Councilman Gardiner noted that from the statistics, writing a limited number of tickets might not be adequately slowing down the traffic in problem areas.

While his main concern is slowing down speeding traffic, Mayor Stern stated that the statistics reflect the additional traffic enforcement is not a revenue source that is adequate enough to offset the additional cost.

It was the consensus of the City Council that while it is imperative to control the speed of vehicles, incurring this additional cost at this time is not prudent.

Councilman Gardiner requested that more information be provided on what revenues the City receives from traffic citations.

With regard to Student in the Law classes, City Manager Evans noted that two additional classes had been added to this program.

It was the consensus of the City Council to maintain the number of Student in the Law classes due to its popularity and value to the youth.

With regard to the CORE Grant Deputy Program, Councilman Clark stated that he would support eliminating one deputy in this program; and questioned what type of benchmarking has been done to determine the success of these activities. He pointed out that without any grant money, this would be new funding out of the City’s budget.

City Manager Evans explained that the CORE deputies work with the schools, neighborhood watch meetings, shopping centers, and youth activities; and noted that these services have been funded through State and Federal grants, but added that some of these grants are no longer available at this time.

Councilman McTaggart suggested that the City approach those who provide these grants to seek further funding.

With regard to the View Restoration Program, City Manager Evans stated that the majority focus of this program are residents requesting that action be taken on City-owned trees; and advised that in the case of a City-owned tree, there is no burden on the view owner to file or to pay for the removal/replacement, or trimming of the tree, that the entire burden is placed upon the City. City Manager Evans commented on the alternative to reduce the staff from 3 employees to 2; and stated that this would lower the level of service by not being able to have personnel in the office at all times during operating hours and by taking longer to address the residents’ concerns. City Manager Evans stated that another alternative being suggested is to revise the permit fee procedure.

Councilman Gardiner questioned whether this program could be self-funded.

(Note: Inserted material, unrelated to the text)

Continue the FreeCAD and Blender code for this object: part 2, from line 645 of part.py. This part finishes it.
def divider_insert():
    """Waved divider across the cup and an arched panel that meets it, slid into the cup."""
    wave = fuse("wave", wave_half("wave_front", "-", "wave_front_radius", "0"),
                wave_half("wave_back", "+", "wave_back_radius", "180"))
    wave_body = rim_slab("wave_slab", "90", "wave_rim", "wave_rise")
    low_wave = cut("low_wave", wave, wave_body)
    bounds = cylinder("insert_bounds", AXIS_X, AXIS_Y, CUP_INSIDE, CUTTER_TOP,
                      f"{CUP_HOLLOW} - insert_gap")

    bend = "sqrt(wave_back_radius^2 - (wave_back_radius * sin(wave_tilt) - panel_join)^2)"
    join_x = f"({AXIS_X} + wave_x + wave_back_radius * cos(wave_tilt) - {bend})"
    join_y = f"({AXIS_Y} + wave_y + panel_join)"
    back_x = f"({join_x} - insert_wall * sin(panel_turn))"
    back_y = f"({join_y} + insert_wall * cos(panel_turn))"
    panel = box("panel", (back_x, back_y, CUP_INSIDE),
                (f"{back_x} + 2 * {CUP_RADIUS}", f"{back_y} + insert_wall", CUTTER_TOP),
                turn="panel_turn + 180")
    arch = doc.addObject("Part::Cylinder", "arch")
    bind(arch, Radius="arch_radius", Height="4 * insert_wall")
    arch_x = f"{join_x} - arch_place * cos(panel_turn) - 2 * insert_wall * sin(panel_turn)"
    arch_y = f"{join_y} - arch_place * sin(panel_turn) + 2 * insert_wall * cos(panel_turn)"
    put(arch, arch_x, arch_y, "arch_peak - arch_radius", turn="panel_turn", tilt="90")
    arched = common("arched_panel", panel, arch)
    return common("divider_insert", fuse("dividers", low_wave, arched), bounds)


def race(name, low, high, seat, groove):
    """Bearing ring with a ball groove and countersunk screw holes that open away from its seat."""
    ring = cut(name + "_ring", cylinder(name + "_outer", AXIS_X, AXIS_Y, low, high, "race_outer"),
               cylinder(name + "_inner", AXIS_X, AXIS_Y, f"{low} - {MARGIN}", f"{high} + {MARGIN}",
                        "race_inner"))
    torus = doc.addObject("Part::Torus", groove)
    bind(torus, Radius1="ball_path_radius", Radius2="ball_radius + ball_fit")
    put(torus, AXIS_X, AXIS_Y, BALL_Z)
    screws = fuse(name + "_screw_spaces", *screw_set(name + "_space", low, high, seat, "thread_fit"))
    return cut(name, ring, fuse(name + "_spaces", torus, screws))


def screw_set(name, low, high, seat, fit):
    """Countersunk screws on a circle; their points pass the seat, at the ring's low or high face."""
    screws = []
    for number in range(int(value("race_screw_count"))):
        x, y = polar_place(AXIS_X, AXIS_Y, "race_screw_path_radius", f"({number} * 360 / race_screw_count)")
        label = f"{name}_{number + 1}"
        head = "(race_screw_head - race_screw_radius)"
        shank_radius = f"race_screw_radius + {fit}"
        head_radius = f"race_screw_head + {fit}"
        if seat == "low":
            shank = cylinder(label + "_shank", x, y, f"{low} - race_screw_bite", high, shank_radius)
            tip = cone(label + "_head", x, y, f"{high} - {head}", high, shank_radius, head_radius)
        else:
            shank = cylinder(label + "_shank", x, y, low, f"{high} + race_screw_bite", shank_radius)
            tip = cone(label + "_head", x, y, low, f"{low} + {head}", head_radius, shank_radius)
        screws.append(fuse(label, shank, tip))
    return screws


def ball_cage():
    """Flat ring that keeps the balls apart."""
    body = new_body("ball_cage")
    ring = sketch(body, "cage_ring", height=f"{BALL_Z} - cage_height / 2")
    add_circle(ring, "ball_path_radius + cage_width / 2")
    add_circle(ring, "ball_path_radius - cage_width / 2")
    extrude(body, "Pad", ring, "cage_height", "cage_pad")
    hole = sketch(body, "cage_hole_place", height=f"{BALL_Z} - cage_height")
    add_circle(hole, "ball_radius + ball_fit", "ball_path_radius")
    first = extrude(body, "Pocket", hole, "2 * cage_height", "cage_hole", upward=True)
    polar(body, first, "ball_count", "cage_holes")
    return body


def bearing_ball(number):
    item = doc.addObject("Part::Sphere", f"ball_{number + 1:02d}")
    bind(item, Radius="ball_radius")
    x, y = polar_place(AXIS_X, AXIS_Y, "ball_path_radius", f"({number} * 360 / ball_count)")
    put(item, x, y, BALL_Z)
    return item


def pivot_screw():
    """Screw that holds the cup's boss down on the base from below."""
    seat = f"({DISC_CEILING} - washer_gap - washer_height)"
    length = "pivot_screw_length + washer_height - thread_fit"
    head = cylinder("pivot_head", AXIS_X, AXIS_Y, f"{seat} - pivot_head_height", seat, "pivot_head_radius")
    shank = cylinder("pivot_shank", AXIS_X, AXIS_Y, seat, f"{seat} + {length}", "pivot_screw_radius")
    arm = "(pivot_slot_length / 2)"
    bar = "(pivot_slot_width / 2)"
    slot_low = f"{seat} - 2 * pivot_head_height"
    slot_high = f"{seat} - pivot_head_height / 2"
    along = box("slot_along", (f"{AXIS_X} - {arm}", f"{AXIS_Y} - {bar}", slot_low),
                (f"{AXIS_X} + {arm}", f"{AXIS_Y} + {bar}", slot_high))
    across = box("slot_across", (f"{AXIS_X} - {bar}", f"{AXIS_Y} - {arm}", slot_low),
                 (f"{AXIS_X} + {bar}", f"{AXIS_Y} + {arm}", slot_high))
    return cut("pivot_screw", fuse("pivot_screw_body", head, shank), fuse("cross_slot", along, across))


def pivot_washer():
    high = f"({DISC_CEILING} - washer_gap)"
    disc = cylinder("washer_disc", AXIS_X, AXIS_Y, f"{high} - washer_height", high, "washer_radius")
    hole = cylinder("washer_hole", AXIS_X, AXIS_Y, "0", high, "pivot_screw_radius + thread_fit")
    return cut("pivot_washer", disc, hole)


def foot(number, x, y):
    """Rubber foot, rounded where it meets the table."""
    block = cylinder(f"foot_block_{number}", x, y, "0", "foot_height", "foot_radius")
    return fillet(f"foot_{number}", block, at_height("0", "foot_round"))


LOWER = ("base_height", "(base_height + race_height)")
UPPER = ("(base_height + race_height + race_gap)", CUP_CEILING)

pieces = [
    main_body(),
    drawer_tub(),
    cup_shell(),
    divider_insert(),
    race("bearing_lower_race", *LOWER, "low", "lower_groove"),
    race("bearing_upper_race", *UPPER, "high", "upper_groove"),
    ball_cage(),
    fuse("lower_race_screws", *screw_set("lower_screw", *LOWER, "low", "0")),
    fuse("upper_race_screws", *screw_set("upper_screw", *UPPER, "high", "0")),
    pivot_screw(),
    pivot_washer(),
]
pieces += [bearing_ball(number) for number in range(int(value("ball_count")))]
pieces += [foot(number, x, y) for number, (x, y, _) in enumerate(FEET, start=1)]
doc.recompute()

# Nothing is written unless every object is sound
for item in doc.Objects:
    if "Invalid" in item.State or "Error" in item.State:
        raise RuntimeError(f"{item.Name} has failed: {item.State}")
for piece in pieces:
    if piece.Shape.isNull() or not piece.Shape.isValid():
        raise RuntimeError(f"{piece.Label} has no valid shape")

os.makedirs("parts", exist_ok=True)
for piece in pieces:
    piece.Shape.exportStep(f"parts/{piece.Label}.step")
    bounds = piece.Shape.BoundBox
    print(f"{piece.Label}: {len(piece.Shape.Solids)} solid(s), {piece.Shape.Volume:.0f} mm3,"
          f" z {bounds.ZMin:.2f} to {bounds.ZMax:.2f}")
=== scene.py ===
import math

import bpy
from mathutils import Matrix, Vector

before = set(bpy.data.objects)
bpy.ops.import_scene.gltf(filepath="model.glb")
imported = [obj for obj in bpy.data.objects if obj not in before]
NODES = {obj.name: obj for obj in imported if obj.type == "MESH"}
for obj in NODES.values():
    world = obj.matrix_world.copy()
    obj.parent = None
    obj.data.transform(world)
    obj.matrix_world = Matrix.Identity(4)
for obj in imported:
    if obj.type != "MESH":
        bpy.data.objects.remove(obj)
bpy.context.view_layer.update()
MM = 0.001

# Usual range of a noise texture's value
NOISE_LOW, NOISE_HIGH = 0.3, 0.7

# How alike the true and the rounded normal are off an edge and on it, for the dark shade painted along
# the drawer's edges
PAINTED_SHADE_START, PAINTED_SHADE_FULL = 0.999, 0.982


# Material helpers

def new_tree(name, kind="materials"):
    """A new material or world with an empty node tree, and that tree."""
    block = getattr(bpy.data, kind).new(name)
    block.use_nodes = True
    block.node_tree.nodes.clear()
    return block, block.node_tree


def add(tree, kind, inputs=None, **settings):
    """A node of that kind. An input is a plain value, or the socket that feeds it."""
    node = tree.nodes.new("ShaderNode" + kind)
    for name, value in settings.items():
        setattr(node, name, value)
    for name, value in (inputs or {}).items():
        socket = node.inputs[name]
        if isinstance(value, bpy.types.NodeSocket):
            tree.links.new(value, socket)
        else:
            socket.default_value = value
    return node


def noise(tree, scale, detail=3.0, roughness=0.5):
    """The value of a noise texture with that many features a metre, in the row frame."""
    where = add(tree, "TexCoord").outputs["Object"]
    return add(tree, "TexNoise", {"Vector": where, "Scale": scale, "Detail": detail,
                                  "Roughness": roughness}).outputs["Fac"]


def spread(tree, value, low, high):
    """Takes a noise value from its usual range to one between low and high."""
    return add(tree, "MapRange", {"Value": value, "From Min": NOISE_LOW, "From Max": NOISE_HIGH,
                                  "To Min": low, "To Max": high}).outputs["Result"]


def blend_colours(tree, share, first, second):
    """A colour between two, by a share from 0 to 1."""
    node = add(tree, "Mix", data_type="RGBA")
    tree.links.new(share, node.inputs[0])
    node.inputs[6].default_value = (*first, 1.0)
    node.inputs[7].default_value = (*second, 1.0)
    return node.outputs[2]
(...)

In order for this program to be entirely self-funded, Director Rojas explained that the fees would have to be substantially increased. He explained that what is driving up the cost is the routine/annual trimming and maintenance of the City-owned trees; and he indicated that it would be less expensive to remove and replace these trees.

Councilman Clark noted that the city of Tiburon, in Northern California, has had this program in place much longer than RPV; and that after much trial and error, Tiburon has had to increase its permit fees to help fund their program and to avoid capricious filings which quickly drive up the costs of their program.

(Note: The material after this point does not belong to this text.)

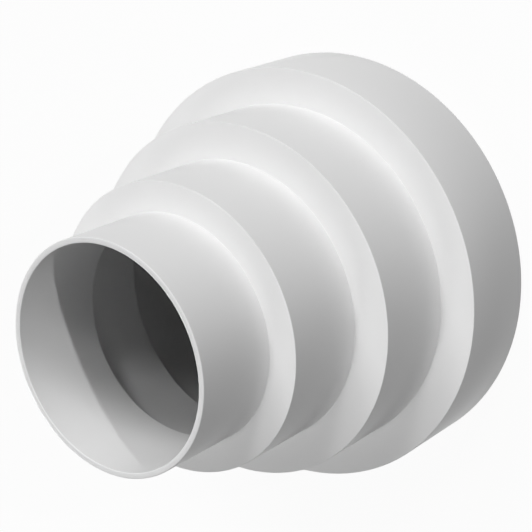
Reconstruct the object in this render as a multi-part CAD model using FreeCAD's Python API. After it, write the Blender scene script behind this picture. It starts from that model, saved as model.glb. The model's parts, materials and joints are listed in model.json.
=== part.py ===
# Stepped duct adapter: one hollow moulding of rigid white plastic.
# Four round spigots, each for one common duct size, stand in line on one axis and get
# smaller from the wide end to the narrow end. A flat ring shoulder joins each spigot to
# the next, and the inside follows the same steps, so air passes straight through the
# middle. The adapter stands on its wide end, with its axis along +Z.
# Lengths are in millimetres.

import FreeCAD, Part
import os

# Outer diameter of each spigot. They fit ducts and hoses of nominal 150, 125, 100 and
# 80 millimetres, which slide on over the spigot.
base_diameter = 150.3
lower_diameter = 124.8
upper_diameter = 99.4
tip_diameter = 79.0

# Length of each spigot along the axis, as seen from outside.
base_length = 32.5
lower_length = 32.5
upper_length = 32.5
tip_length = 32.5

# Thickness of the wall, the same in the spigots and in the shoulders.
wall_thickness = 2.0

# Small bevels that take the sharpness off the lips at both open ends, and off the steps
# inside and outside.
lip_bevel = 0.3
step_bevel = 0.25

NODE = "adapter"
ORIGIN = FreeCAD.Vector(0, 0, 0)
AXIS = FreeCAD.Vector(0, 0, 1)
FULL_TURN = 360.0
SHARP_JOIN = 2

# The spigots from the wide end up, each as its outer diameter and its length.
spigots = [
    (base_diameter, base_length),
    (lower_diameter, lower_length),
    (upper_diameter, upper_length),
    (tip_diameter, tip_length),
]
total_length = sum(length for diameter, length in spigots)


def outer_outline():
    """The stepped line of the outside, in the XZ plane, from the wide lip up to the tip."""
    points = []
    height = 0.0
    for diameter, length in spigots:
        points.append(FreeCAD.Vector(diameter / 2, 0, height))
        height += length
        points.append(FreeCAD.Vector(diameter / 2, 0, height))
    return Part.makePolygon(points)


def wall_section():
    """The cut face of the wall: the outer line thickened towards the axis."""
    return outer_outline().makeOffset2D(
        wall_thickness, join=SHARP_JOIN, fill=True, openResult=True
    )


def is_at_lip(edge):
    """Whether a ring edge lies at one of the two open ends."""
    height = edge.Curve.Center.z
    distance_from_end = min(height, total_length - height)
    return distance_from_end < Part.Precision.confusion()


def bevel_rings(solid, at_lip, width):
    """The solid with the ring edges at its lips, or all its other ring edges, bevelled."""
    rings = [edge for edge in solid.Edges if isinstance(edge.Curve, Part.Circle)]
    chosen = [edge for edge in rings if is_at_lip(edge) == at_lip]
    return solid.makeChamfer(width, chosen).Solids[0]


def make_adapter():
    """The whole moulding, turned from its wall section and softened at its edges."""
    body = wall_section().revolve(ORIGIN, AXIS, FULL_TURN)
    body = bevel_rings(body, False, step_bevel)
    return bevel_rings(body, True, lip_bevel)


os.makedirs("parts", exist_ok=True)
adapter = make_adapter()
adapter.exportStep(f"parts/{NODE}.step")
print(NODE, "valid:", adapter.isValid(), "volume cm3:", round(adapter.Volume / 1000, 2))
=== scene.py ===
"""A stepped duct adapter of glossy white plastic, standing on its wide end in a plain pale studio.

Lengths are in metres, in the frame that the CAD model is packed in, with +Z up along the adapter's axis.
"""

import json
import logging
import math
from dataclasses import dataclass, field
from enum import Enum
from typing import Optional, Union

import bpy
from mathutils import Matrix, Vector


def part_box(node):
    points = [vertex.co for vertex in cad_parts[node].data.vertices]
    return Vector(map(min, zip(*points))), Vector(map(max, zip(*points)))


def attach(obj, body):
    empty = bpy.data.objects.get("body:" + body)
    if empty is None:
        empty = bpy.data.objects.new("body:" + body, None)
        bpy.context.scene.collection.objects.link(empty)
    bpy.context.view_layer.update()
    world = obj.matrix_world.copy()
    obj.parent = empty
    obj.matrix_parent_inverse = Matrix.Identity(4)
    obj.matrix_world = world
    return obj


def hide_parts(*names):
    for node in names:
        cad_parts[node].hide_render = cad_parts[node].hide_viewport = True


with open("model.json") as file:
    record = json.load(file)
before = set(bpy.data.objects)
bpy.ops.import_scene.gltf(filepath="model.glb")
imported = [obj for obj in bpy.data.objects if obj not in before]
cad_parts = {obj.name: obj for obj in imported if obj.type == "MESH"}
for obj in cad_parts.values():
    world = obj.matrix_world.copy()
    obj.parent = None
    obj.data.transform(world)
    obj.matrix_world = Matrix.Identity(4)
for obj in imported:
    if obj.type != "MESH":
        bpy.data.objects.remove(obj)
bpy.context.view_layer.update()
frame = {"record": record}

LOG = logging.getLogger("duct_adapter")
MM = 0.001
Number = Union[int, float]
Colour = tuple[float, float, float]
WHITE: Colour = (1.0, 1.0, 1.0)
OPAQUE = 1.0
NOISE_MIDDLE = 0.5


class SpigotName(Enum):
    """The four tubes of the adapter, from the wide end up, as the record's mounts name them."""

    BASE = "base"
    LOWER = "lower"
    UPPER = "upper"
    TIP = "tip"


class Socket:
    """A shader value that Python's arithmetic can be written on."""

    def __init__(self, shader: "Shader", link: Optional[bpy.types.NodeSocket]) -> None:
        """Keeps the socket and the shader that its maths nodes are added to.

        Args:
            shader: The shader that the value belongs to.
            link: The output socket that carries the value, or None behind an output node.
        """
        self.shader = shader
        self.link = link

    def _maths(self, operation: str, first: "Value", second: "Value") -> "Socket":
        """Adds one Math node.

        Args:
            operation: The Math node's operation.
            first: Its first value.
            second: Its second value.

        Returns:
            The node's result.
        """
        return self.shader.node("ShaderNodeMath", {"operation": operation}, {0: first, 1: second})

    def __add__(self, other: "Value") -> "Socket":
        """The sum of this value and another."""
        return self._maths("ADD", self, other)

    def __radd__(self, other: "Value") -> "Socket":
        """The sum of another value and this one."""
        return self._maths("ADD", other, self)

    def __sub__(self, other: "Value") -> "Socket":
        """This value less another."""
        return self._maths("SUBTRACT", self, other)

    def __rsub__(self, other: "Value") -> "Socket":
        """Another value less this one."""
        return self._maths("SUBTRACT", other, self)

    def __mul__(self, other: "Value") -> "Socket":
        """The product of this value and another."""
        return self._maths("MULTIPLY", self, other)

    def __rmul__(self, other: "Value") -> "Socket":
        """The product of another value and this one."""
        return self._maths("MULTIPLY", other, self)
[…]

Mayor Stern commented on the low percentage of residents this program benefits; and stated that he would support increasing the permit fees to help make this program more equitable to all.

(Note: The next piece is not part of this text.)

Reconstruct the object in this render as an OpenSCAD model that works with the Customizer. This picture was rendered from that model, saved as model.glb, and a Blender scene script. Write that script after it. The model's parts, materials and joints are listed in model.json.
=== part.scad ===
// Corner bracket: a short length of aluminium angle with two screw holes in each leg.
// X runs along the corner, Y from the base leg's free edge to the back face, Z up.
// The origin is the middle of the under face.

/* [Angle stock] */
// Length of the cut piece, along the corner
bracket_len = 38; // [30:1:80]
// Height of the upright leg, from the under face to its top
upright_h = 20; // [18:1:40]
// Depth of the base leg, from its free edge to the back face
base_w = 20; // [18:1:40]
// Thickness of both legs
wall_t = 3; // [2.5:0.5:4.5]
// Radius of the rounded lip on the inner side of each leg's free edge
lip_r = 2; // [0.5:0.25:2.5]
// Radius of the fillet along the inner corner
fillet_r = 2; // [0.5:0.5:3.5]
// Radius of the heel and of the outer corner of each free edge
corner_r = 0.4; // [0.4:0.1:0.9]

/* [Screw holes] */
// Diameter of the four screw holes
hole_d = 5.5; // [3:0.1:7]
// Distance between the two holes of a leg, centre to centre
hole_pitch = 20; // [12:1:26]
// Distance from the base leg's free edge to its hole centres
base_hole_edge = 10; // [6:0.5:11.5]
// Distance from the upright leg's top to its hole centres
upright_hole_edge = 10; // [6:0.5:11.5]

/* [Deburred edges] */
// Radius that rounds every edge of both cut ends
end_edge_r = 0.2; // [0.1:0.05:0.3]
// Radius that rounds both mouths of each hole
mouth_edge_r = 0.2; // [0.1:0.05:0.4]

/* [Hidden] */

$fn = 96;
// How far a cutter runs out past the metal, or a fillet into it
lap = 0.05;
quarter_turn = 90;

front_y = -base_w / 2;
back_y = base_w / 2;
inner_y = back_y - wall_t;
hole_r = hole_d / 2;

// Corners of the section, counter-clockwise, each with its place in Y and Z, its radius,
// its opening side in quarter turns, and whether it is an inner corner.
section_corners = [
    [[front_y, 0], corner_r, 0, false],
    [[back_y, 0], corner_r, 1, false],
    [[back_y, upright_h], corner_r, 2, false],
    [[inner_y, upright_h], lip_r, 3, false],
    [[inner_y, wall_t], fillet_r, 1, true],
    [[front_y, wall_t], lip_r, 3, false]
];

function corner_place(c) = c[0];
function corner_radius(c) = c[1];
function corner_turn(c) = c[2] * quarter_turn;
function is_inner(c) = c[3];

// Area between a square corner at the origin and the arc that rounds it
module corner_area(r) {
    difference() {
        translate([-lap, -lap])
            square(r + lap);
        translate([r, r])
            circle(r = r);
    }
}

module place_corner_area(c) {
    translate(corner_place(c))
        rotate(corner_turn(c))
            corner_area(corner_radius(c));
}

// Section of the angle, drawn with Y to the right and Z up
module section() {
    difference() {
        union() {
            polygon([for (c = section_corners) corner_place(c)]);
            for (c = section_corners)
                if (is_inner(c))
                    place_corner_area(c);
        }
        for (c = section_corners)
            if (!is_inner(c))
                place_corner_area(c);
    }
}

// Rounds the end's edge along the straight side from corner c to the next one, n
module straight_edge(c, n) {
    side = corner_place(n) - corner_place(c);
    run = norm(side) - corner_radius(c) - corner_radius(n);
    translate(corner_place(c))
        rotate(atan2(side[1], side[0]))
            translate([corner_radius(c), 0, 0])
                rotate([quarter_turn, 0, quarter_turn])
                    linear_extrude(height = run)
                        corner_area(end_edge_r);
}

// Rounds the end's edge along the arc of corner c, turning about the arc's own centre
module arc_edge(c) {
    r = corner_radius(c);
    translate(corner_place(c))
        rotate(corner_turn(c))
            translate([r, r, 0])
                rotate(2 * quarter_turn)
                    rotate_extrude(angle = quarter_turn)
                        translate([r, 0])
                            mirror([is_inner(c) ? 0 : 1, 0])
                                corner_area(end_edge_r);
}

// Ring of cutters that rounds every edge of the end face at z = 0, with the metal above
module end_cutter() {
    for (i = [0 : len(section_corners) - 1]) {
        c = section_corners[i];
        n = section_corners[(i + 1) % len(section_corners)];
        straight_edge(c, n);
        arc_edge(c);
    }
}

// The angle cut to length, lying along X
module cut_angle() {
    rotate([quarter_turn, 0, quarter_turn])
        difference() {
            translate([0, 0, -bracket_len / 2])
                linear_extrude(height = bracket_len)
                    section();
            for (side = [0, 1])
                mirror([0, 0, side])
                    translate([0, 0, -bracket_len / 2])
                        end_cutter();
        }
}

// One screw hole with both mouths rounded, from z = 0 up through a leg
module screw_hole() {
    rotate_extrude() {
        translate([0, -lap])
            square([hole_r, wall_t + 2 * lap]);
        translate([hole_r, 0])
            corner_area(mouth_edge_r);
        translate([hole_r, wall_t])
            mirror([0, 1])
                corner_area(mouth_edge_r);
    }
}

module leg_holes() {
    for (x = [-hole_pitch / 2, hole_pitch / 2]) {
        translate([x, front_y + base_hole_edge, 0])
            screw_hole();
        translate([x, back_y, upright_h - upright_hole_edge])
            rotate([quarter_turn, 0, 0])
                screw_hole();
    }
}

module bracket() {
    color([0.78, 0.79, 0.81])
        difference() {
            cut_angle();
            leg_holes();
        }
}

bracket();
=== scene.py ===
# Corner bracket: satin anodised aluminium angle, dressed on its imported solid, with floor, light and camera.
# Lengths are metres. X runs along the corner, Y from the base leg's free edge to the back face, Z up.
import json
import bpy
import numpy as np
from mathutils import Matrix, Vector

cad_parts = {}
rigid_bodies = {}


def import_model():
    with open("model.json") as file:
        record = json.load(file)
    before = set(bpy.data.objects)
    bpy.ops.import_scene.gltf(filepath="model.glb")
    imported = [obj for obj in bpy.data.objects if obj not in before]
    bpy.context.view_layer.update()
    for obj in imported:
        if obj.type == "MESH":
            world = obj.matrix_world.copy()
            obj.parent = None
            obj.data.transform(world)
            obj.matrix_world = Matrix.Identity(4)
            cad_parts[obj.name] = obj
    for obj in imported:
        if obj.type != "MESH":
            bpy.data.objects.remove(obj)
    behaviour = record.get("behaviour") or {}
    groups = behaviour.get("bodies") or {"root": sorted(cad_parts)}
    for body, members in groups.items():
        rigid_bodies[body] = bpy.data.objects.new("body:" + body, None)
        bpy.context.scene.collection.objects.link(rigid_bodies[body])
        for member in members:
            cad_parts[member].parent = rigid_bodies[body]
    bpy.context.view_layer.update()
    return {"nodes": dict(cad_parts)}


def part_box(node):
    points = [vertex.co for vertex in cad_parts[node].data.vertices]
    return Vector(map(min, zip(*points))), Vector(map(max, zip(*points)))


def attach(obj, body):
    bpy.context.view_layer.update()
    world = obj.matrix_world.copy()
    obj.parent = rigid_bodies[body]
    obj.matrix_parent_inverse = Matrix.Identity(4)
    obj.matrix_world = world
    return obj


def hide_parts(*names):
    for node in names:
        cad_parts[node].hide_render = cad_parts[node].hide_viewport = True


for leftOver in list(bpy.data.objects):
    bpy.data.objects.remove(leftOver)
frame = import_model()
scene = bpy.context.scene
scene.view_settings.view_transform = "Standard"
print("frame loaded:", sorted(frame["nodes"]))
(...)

Councilman Gardiner stated that this program should be more self-funded than it currently is; and suggested that when these issues are taken to court, that all of the court fees should be applied to the losing party.

It was the consensus of the City Council to increase the fees for this program, allowing the City to recoup at least a portion of the City’s expense.

Councilman Clark cautioned that the increase in fees should not be so high as to basically wipe out the intent of the ordinance.

With regard to the City Attorney’s budget, City Manager Evans stated that the basic monthly attorney service runs around $20,000 to $25,000; and added that this funding does not include the specialized services or the cost of litigation. He expressed his preference that this matter be further addressed in a closed session meeting wherein the City Attorney will be present.

With regard to Community Outreach, City Grant program, Councilman Clark stated that due to the budget situation, it is more important to closely scrutinize the applications that will be coming forward; and stated that as much as he would like to fund the good causes, this City just does not have the money to do so at this time.

Mayor pro tem Ferraro concurred with Councilman Clark’s statements that these tough times bring forth the necessity for belt-tightening.

Councilman McTaggart stated that he would be more closely looking at what proposals will have a direct benefit to this community.

With regard to the Traffic Management Program, the Traffic Signal Battery Backup System, City Manager Evans stated that the City may lose the $30,000 grant if not used in a certain period of time.

Director Allison confirmed that the $30,000 traffic signal battery backup system grant would have to be spent this calendar year.

Director Allison noted for Mayor pro tem Ferraro that the $30,000 grant came from the Public Utilities Commission.

Councilman McTaggart questioned the cost benefits of switching to the LED signals.

Director Allison noted for Councilman McTaggart that because this City does not have a lot of experience with this type of system, the maintenance costs is unknown at this time, but that he would look into that more closely. Director Allison indicated that it costs the City approximately $200 a month to power an intersection signal; and that this cost is substantially decreased when replaced with an LED system, dropping by approximately 60 percent to operate.

Director Allison stated that the LED system take less energy to operate and is therefore less likely to go out of operation. He indicated that the Sheriff’s Department is usually quick to respond to traffic control malfunctions.

With regard to the One-Time City Building and Park Improvement Project, Portable Generator and Electrical Modifications at Park sites, Director Allison stated that the power usually goes out 2 to 3 times per year at City Hall and that the backup generator on site is a reliable source of backup power for the computers and other equipment.

Director Allison noted for Councilman Gardiner that the generator at City Hall does have an uninterruptible backup power supply, that there is no pause in power supply.

City Manager Evans advised that Hesse and Ladera Linda Parks are the City’s two backup emergency operation centers in case something catastrophic happens at City Hall.

With regard to meetings and conferences, Councilman Gardiner urged the City to utilize distance learning whenever available as opposed to traveling to the conference sites.

ADJOURNMENT

Mayor pro tem Ferraro moved to adjourn the meeting at 9:28 P.M.